De dentro de sua casca dura, fechada em si mesma,
ela não pode imaginar destino diferente.
Não pode imaginar a transformação que está sendo preparada.
A pipoca não imagina aquilo de que ela é capaz.
Aí, sem aviso prévio, pelo poder do fogo, a grande transformação acontece: PUF!!
— e ela aparece como outra coisa, completamente diferente,
que ela mesma nunca havia sonhado.
É a lagarta rastejante e feia que surge do casulo como borboleta voante.
Na simbologia cristã o milagre do milho de pipoca está representado pela morte
e ressurreição de Cristo: a ressurreição é o estouro do milho de pipoca.
É preciso deixar de ser de um jeito para ser de outro.
"Morre e transforma-te!" — dizia Goethe.
Em Minas, todo mundo sabe o que é piruá.
Falando sobre os piruás com os paulistas, descobri que eles ignoram o que seja.
Alguns, inclusive, acharam que era gozação minha,
que piruá é palavra inexistente.
Cheguei a ser forçado a me valer do Aurélio para confirmar o meu conhecimento da língua.
Piruá é o milho de pipoca que se recusa a estourar.
Meu amigo William, extraordinário professor pesquisador da Unicamp,
especializou-se em milhos, e desvendou cientificamente o assombro do estouro da pipoca.
Com certeza ele tem uma explicação científica para os piruás.
Mas, no mundo da poesia, as explicações científicas não valem.
Por exemplo: em Minas "piruá" é o nome que se dá às mulheres que não conseguiram casar. Minha prima, passada dos quarenta, lamentava: "Fiquei piruá!"
Mas acho que o poder metafórico dos piruás é maior.
Piruás são aquelas pessoas que,
por mais que o fogo esquente, se recusam a mudar.
Elas acham que não pode existir coisa mais maravilhosa do que o jeito delas serem.
Ignoram o dito de Jesus:
"Quem preservar a sua vida perdê-la-á".
A sua presunção e o seu medo são a dura casca do milho que não estoura.
O destino delas é triste.
Vão ficar duras a vida inteira.
Não vão se transformar na flor branca macia.

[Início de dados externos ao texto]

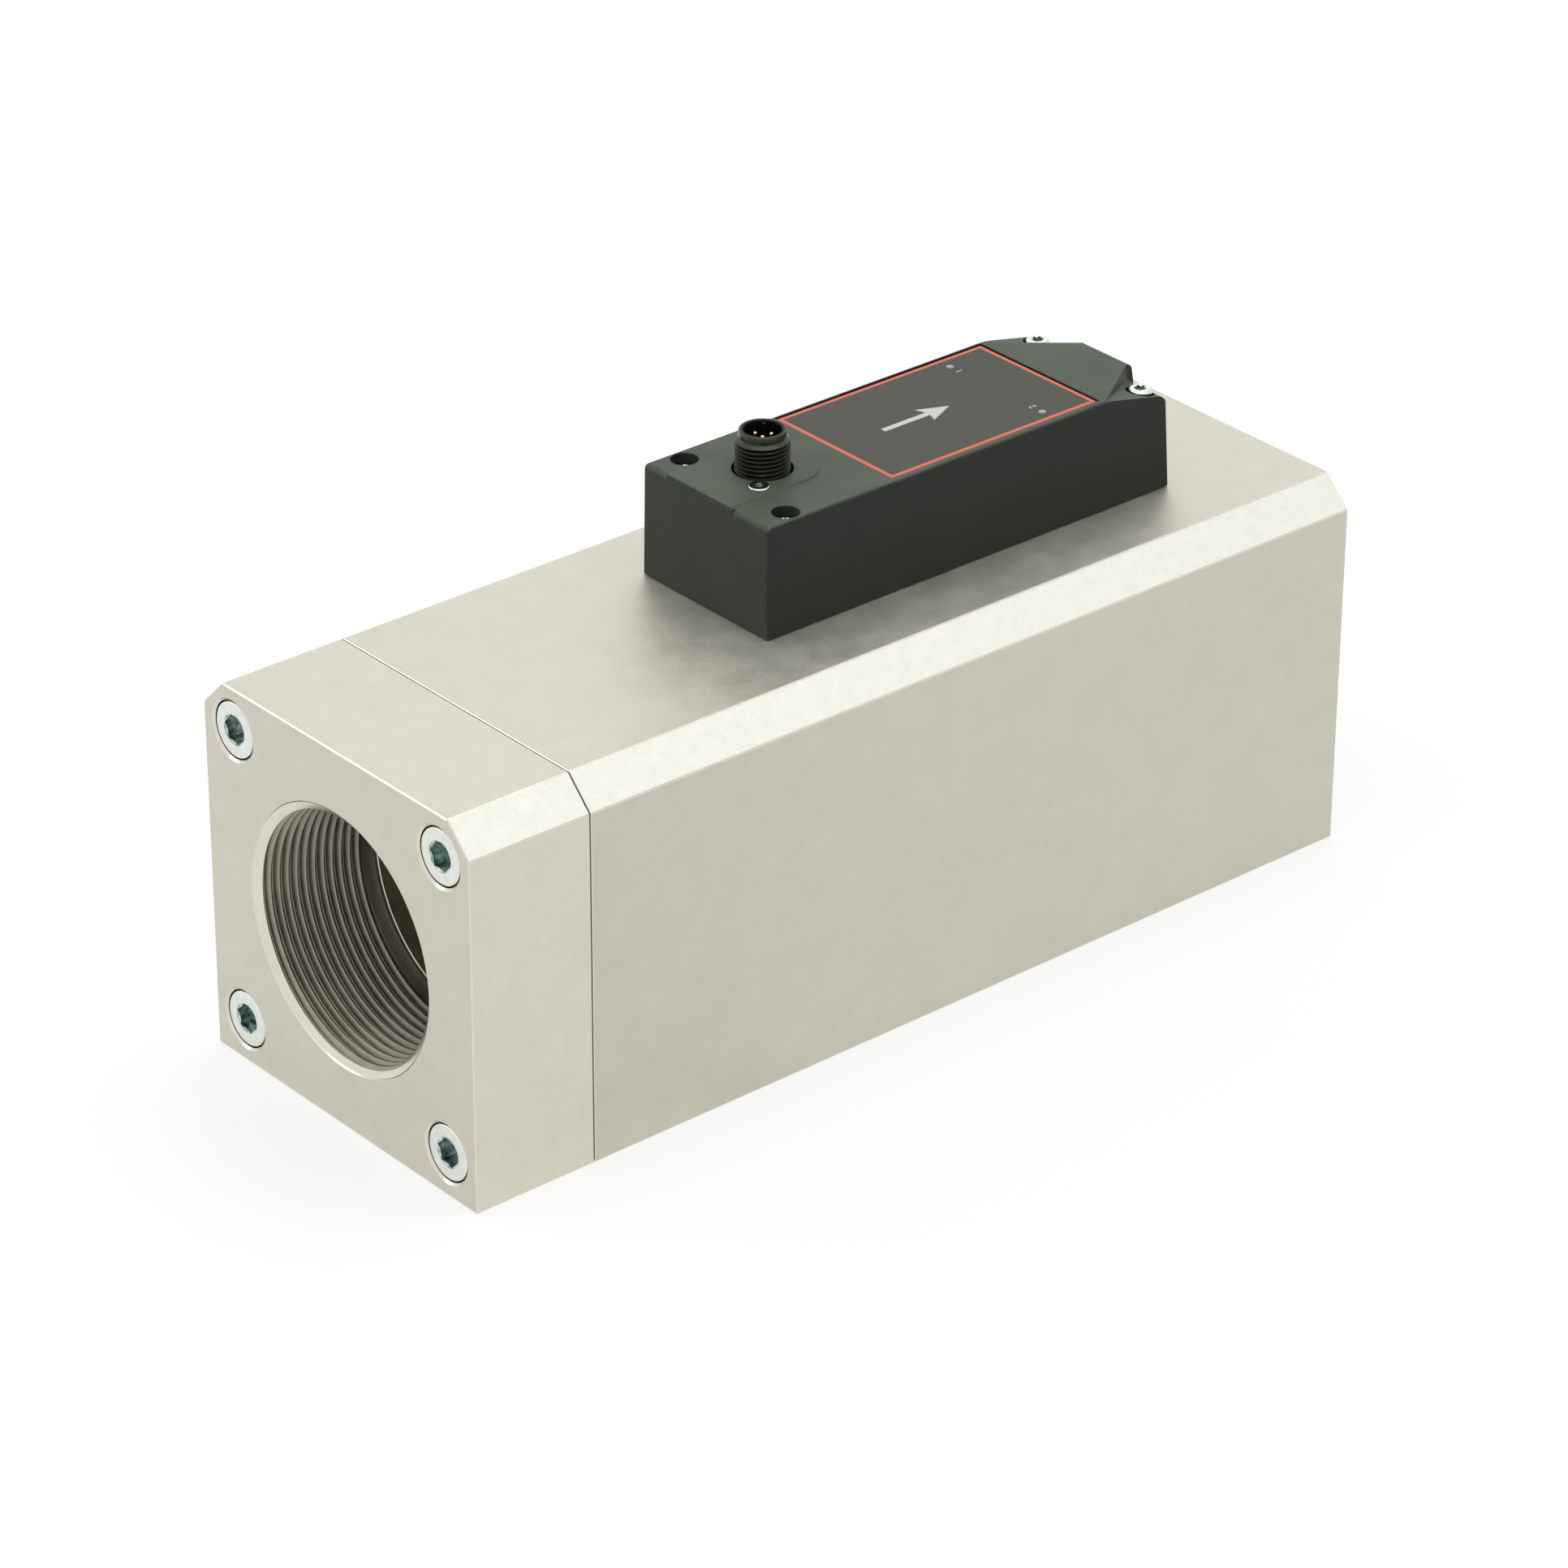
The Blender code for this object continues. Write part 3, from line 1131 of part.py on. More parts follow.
def make_connector_fixings(seal_material, screw_material):
    seal = ring_torus(
        "connector_seal", CONNECTOR_SEAL_RADIUS, CONNECTOR_SEAL_SECTION, CONNECTOR_FACETS, seal_material
    )
    seal.location = (*CONNECTOR_PLACE, (CONNECTOR_PLATE_TOP_Z + ROOF_Z) / 2)
    small = screw(
        "connector_screw",
        CONNECTOR_SCREW_HEAD_RADIUS,
        CONNECTOR_SCREW_HEAD_LENGTH,
        CONNECTOR_SCREW_RADIUS,
        CONNECTOR_SCREW_LENGTH,
        six_lobes(CONNECTOR_SCREW_DRIVE_RADIUS, CONNECTOR_SCREW_DRIVE_WAIST),
        CONNECTOR_SCREW_DRIVE_DEPTH,
        SMALL_FACETS,
        screw_material,
    )
    small.location = (*connector_screw_place(), CABLE_PAD_Z + FACE_GAP)


def main():
    start_scene()
    made = {name: finish_material(name, *values) for name, values in FINISHES.items()}
    aluminium = made["anodised aluminium"]
    rubber = made["black rubber"]
    steel = made["stainless steel"]
    zinc = made["zinc plated steel"]
    make_inlet_flange(aluminium)
    make_main_body(aluminium)
    make_flange_screws(zinc)
    make_flange_seal(rubber)
    make_flow_conditioner(made["drawn aluminium"], steel)
    make_probe(made["probe plastic"], rubber, steel)
    make_board(made["board laminate"], made["brass"], steel)
    make_cover(made["matt black plastic"])
    make_gasket(rubber)
    make_cover_screws(zinc)
    make_label(made["printed label"], made["lens"])
    make_connector_shell(made["black moulding"])
    make_connector_insert(made["connector insert"], made["gold plate"])
    make_connector_fixings(rubber, zinc)
    for part in bpy.data.collections["flow_meter"].objects:
        shade_round(part)


main()
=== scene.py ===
import math

import bmesh
import bpy
from mathutils import Matrix, Vector


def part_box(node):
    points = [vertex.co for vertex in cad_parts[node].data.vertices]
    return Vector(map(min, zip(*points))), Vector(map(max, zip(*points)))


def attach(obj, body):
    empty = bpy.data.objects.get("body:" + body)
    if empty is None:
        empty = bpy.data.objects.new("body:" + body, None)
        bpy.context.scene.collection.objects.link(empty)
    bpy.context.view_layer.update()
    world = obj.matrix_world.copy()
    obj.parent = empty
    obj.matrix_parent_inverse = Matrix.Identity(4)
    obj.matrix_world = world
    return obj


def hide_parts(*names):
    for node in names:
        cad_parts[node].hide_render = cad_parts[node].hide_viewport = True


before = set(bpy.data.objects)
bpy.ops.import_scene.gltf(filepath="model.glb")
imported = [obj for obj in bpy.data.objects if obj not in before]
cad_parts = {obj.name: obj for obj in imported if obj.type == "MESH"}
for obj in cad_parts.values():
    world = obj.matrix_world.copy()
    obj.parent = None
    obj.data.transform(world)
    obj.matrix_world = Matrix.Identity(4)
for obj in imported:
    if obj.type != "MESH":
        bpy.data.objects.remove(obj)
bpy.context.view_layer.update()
print("frame: %d nodes" % len(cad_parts))

# Every size in this file is in millimetres, and finishPiece brings a piece to metres.
mm = 0.001
fullTurn = 2 * math.pi
axisZ = 45.0
past = 2.0  # how far a cutter reaches beyond the face that it opens
upward = (0.0, 0.0, 1.0)
acrossFlow = Matrix(((0, 0, 1, 0), (1, 0, 0, 0), (0, 1, 0, 0), (0, 0, 0, 1)))  # X becomes Y, and Y becomes Z


class Sizes(dict):
    # a dictionary whose values can also be read with a dot
    __getattr__ = dict.__getitem__


def corners(node):
    low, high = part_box(node)
    return low / mm, high / mm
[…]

Não vão dar alegria para ninguém.
Terminado o estouro alegre da pipoca,
no fundo a panela ficam os piruás que não servem para nada.
Seu destino é o lixo.
Quanto às pipocas que estouraram,
são adultos que voltaram a ser crianças e que sabem que a vida é uma grande brincadeira...
"Nunca imaginei que chegaria um dia em que a pipoca iria me fazer sonhar.
Pois foi precisamente isso que aconteceu".